Use the commented line of code to swap between a output width which is and isnt 32 byte aligned.

#include "libswscale/swscale.h"
#include "libavutil/imgutils.h"
#include "libavutil/pixelutils.h"
#include "libavutil/pixfmt.h"
#include "libavutil/pixdesc.h"
#include <stdint.h>
#include <stdio.h>
#include <stdlib.h>

int main(int argc, char **argv) {

/// Set up a 1280x720 window, and an item with 1/3 width and height of the window.
int window_width, window_height, item_width, item_height;
window_width = 1280;
window_height = 720;
item_width = (window_width / 3);
item_height = (window_height / 3);

int item_out_width = item_width;
/// This line sets the item width to be 32 byte aligned uncomment to see uncorrupted results
/// Note %16 because outformat is 2 bytes per component
//item_out_width -= (item_width % 16);

enum AVPixelFormat outformat = AV_PIX_FMT_YUV422P10LE;
enum AVPixelFormat informat = AV_PIX_FMT_UYVY422;
int window_lines[4] = {0};
av_image_fill_linesizes(window_lines, outformat, window_width);

uint8_t *window_planes[4] = {0};
window_planes[0] = calloc(1, window_lines[0] * window_height);
window_planes[1] = calloc(1, window_lines[1] * window_height);
window_planes[2] = calloc(1, window_lines[2] * window_height); /// Fill the window with all 0s, this is green in yuv.


int item_lines[4] = {0};
av_image_fill_linesizes(item_lines, informat, item_width);

uint8_t *item_planes[4] = {0};
item_planes[0] = malloc(item_lines[0] * item_height);
memset(item_planes[0], 100, item_lines[0] * item_height);

struct SwsContext *ctx;
ctx = sws_getContext(item_width, item_height, informat,
               item_out_width, item_height, outformat, SWS_FAST_BILINEAR, NULL, NULL, NULL);

/// Check a block in the normal region
printf("Pre scale normal region %d %d %d\n", (int)((uint16_t*)window_planes[0])[0], (int)((uint16_t*)window_planes[1])[0],
       (int)((uint16_t*)window_planes[2])[0]);

/// Check a block in the corrupted region (should be all zeros) These values should be out of the converted region
int corrupt_offset_y = (item_out_width + 3) * 2; ///(item_width + 3) * 2 bytes per component Y PLANE
int corrupt_offset_uv = (item_out_width + 3); ///(item_width + 3) * (2 bytes per component rshift 1 for horiz scaling) U and V PLANES

printf("Pre scale corrupted region %d %d %d\n", (int)(*((uint16_t*)(window_planes[0] + corrupt_offset_y))),
       (int)(*((uint16_t*)(window_planes[1] + corrupt_offset_uv))), (int)(*((uint16_t*)(window_planes[2] + corrupt_offset_uv))));
sws_scale(ctx, (const uint8_t**)item_planes, item_lines, 0, item_height,window_planes, window_lines);

/// Preform same tests after scaling
printf("Post scale normal region %d %d %d\n", (int)((uint16_t*)window_planes[0])[0], (int)((uint16_t*)window_planes[1])[0],
       (int)((uint16_t*)window_planes[2])[0]);
printf("Post scale corrupted region %d %d %d\n", (int)(*((uint16_t*)(window_planes[0] + corrupt_offset_y))),
       (int)(*((uint16_t*)(window_planes[1] + corrupt_offset_uv))), (int)(*((uint16_t*)(window_planes[2] + corrupt_offset_uv))));

return 0;

}

Example Output:

//No alignment
Pre scale normal region 0 0 0
Pre scale corrupted region 0 0 0
Post scale normal region 400 400 400
Post scale corrupted region 512 36865 36865

//With alignment
Pre scale normal region 0 0 0
Pre scale corrupted region 0 0 0
Post scale normal region 400 400 400
Post scale corrupted region 0 0 0

Solution

  • I believe sw_scale sees that the output linesize is 32 byte aligned and overwrites the width of 426 putting garbage in the next 22 bytes of data thinking this is simply padding when in my case this is displayable area.

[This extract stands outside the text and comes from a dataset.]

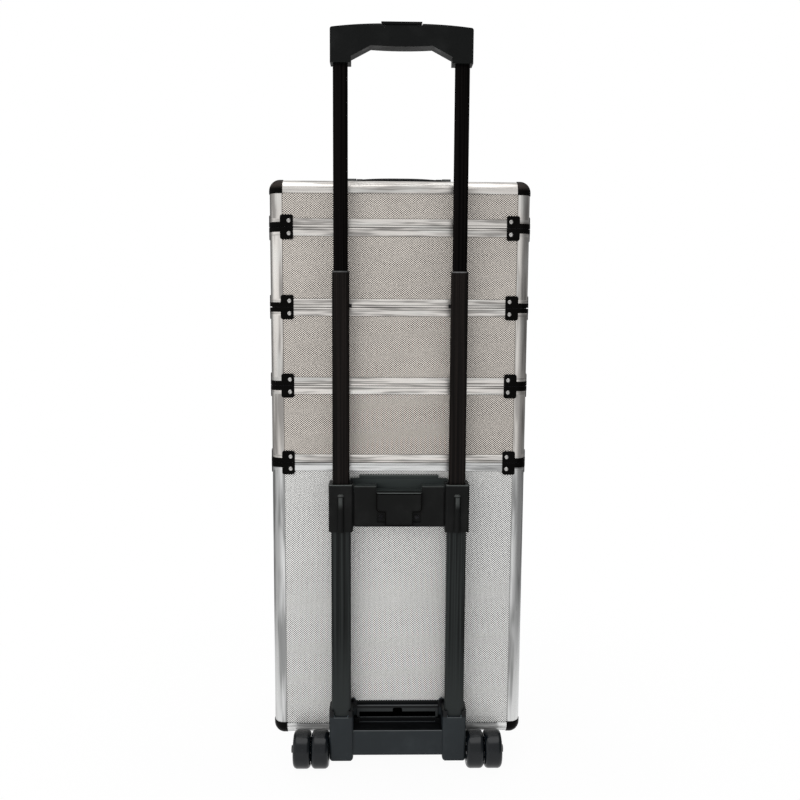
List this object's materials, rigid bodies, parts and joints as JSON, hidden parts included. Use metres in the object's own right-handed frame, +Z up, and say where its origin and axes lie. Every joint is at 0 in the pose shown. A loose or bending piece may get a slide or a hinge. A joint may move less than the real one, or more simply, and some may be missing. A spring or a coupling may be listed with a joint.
{
  "type": "rolling makeup case",
  "caption": "Tall makeup case of stacked aluminium-framed shells and a lid, on rear wheels and front feet, with a telescopic trolley handle and a folding carry handle.",
  "frame": {"origin": "middle of the footprint's box, on the floor", "axes": "+Z up, -Y towards the telescopic handle at the back, +X to the right seen from behind"},
  "size_m": [0.3756, 0.2862, 0.9844],
  "materials": {
    "panel": "diamond embossed, silver",
    "lining": "black, plain",
    "frame_aluminium": "satin",
    "black_plastic": "moulded, fine grain",
    "black_tube": "black, satin coated",
    "grip_plastic": "moulded, satin",
    "steel": "nickel plated",
    "wheel_rubber": "moulded"
  },
  "bodies": {
    "bottom_case": {"bottom_case_panels": "panel", "bottom_case_floor": "lining", "bottom_case_frame": "frame_aluminium", "bottom_case_corners": "black_plastic", "bottom_case_rivets": "steel", "bottom_case_latch_plates": "steel", "base_frame": "black_plastic", "tube_bracket": "black_plastic", "outer_tubes": "black_tube", "trolley_screws": "steel", "left_axle": "steel", "right_axle": "steel", "left_front_foot": "black_plastic", "right_front_foot": "black_plastic"},
    "lower_middle_case": {"lower_middle_panels": "panel", "lower_middle_floor": "lining", "lower_middle_frame": "frame_aluminium", "lower_middle_corners": "black_plastic", "lower_middle_rivets": "steel", "lower_middle_latch_plates": "steel"},
    "upper_middle_case": {"upper_middle_panels": "panel", "upper_middle_floor": "lining", "upper_middle_frame": "frame_aluminium", "upper_middle_corners": "black_plastic", "upper_middle_rivets": "steel", "upper_middle_latch_plates": "steel"},
    "top_case": {"top_case_panels": "panel", "top_case_floor": "lining", "top_case_frame": "frame_aluminium", "top_case_corners": "black_plastic", "top_case_rivets": "steel", "top_case_latch_plates": "steel"},
    "lid": {"lid_panels": "panel", "lid_top": "panel", "lid_frame": "frame_aluminium", "lid_corners": "black_plastic", "lid_rivets": "steel", "lid_strikes": "steel", "carry_handle_mounts": "black_plastic"},
    "carry_handle": {"carry_handle": "grip_plastic"},
    "middle_stage": {"middle_tubes": "black_tube", "tube_collars": "steel", "lock_pins": "steel"},
    "inner_stage": {"inner_tubes": "black_tube", "grip": "grip_plastic"},
    "release": {"release_button": "grip_plastic", "push_rods": "steel"},
    "left_hasp_1": {"left_hasp_1": "steel"},
    "left_hasp_2": {"left_hasp_2": "steel"},
    "left_hasp_3": {"left_hasp_3": "steel"},
    "left_hasp_4": {"left_hasp_4": "steel"},
    "right_hasp_1": {"right_hasp_1": "steel"},
    "right_hasp_2": {"right_hasp_2": "steel"},
    "right_hasp_3": {"right_hasp_3": "steel"},
    "right_hasp_4": {"right_hasp_4": "steel"},
    "left_outer_wheel": {"left_outer_wheel": "wheel_rubber"},
    "left_inner_wheel": {"left_inner_wheel": "wheel_rubber"},
    "right_inner_wheel": {"right_inner_wheel": "wheel_rubber"},
    "right_outer_wheel": {"right_outer_wheel": "wheel_rubber"}
  },
  "joints": [
    {"name": "lower_middle_lift", "type": "slide", "parent": "bottom_case", "child": "lower_middle_case", "axis": [0, 0, 1], "range_m": [0, 0.12]},
    {"name": "upper_middle_lift", "type": "slide", "parent": "lower_middle_case", "child": "upper_middle_case", "axis": [0, 0, 1], "range_m": [0, 0.12]},
    {"name": "top_case_lift", "type": "slide", "parent": "upper_middle_case", "child": "top_case", "axis": [0, 0, 1], "range_m": [0, 0.12]},
    {"name": "lid_lift", "type": "slide", "parent": "top_case", "child": "lid", "axis": [0, 0, 1], "range_m": [0, 0.12]},
    {"name": "carry_handle_fold", "type": "hinge", "parent": "lid", "child": "carry_handle", "pos_m": [0, -0.01665, 0.803], "axis": [1, 0, 0], "range_deg": [0, 90]},
    {"name": "middle_tubes_slide", "type": "slide", "parent": "bottom_case", "child": "middle_stage", "axis": [0, 0, 1], "range_m": [-0.27, 0]},
    {"name": "inner_tubes_slide", "type": "slide", "parent": "middle_stage", "child": "inner_stage", "axis": [0, 0, 1], "range_m": [-0.256, 0]},
    {"name": "button_press", "type": "slide", "parent": "inner_stage", "child": "release", "axis": [0, 0, 1], "range_m": [-0.0025, 0], "stiffness_N_per_m": 900, "springref_m": 0.002},
    {"name": "left_hasp_1_swing", "type": "hinge", "parent": "bottom_case", "child": "left_hasp_1", "pos_m": [-0.1765, 0.05935, 0.407], "axis": [0, -1, 0], "range_deg": [-13, 137]},
    {"name": "left_hasp_2_swing", "type": "hinge", "parent": "lower_middle_case", "child": "left_hasp_2", "pos_m": [-0.1765, 0.05935, 0.511], "axis": [0, -1, 0], "range_deg": [-13, 137]},
    {"name": "left_hasp_3_swing", "type": "hinge", "parent": "upper_middle_case", "child": "left_hasp_3", "pos_m": [-0.1765, 0.05935, 0.615], "axis": [0, -1, 0], "range_deg": [-13, 137]},
    {"name": "left_hasp_4_swing", "type": "hinge", "parent": "top_case", "child": "left_hasp_4", "pos_m": [-0.1765, 0.05935, 0.719], "axis": [0, -1, 0], "range_deg": [-13, 137]},
    {"name": "right_hasp_1_swing", "type": "hinge", "parent": "bottom_case", "child": "right_hasp_1", "pos_m": [0.1765, 0.05935, 0.407], "axis": [0, 1, 0], "range_deg": [-13, 137]},
    {"name": "right_hasp_2_swing", "type": "hinge", "parent": "lower_middle_case", "child": "right_hasp_2", "pos_m": [0.1765, 0.05935, 0.511], "axis": [0, 1, 0], "range_deg": [-13, 137]},
    {"name": "right_hasp_3_swing", "type": "hinge", "parent": "upper_middle_case", "child": "right_hasp_3", "pos_m": [0.1765, 0.05935, 0.615], "axis": [0, 1, 0], "range_deg": [-13, 137]},
    {"name": "right_hasp_4_swing", "type": "hinge", "parent": "top_case", "child": "right_hasp_4", "pos_m": [0.1765, 0.05935, 0.719], "axis": [0, 1, 0], "range_deg": [-13, 137]},
    {"name": "left_outer_wheel_spin", "type": "hinge", "parent": "bottom_case", "child": "left_outer_wheel", "pos_m": [-0.1189, -0.11715, 0.0255], "axis": [1, 0, 0], "continuous": true},
    {"name": "left_inner_wheel_spin", "type": "hinge", "parent": "bottom_case", "child": "left_inner_wheel", "pos_m": [-0.0941, -0.11715, 0.0255], "axis": [1, 0, 0], "continuous": true},
    {"name": "right_inner_wheel_spin", "type": "hinge", "parent": "bottom_case", "child": "right_inner_wheel", "pos_m": [0.0941, -0.11715, 0.0255], "axis": [1, 0, 0], "continuous": true},
    {"name": "right_outer_wheel_spin", "type": "hinge", "parent": "bottom_case", "child": "right_outer_wheel", "pos_m": [0.1189, -0.11715, 0.0255], "axis": [1, 0, 0], "continuous": true}
  ]
}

    That's actually correct, swscale indeed does that, good analysis. There's two ways to get rid of this:

    • disable all SIMD code using av_set_cpu_flags_mask(0).
    • write the re-scaled 426xN image in a temporary buffer and then manually copy the pixels into the unpadded destination plane.

    The reason ffmpeg/swscale overwrite the destination is for performance. If you don't care about runtime and want the simplest code, use the first solution. If you do want performance and don't mind slightly more complicated code, use the second solution.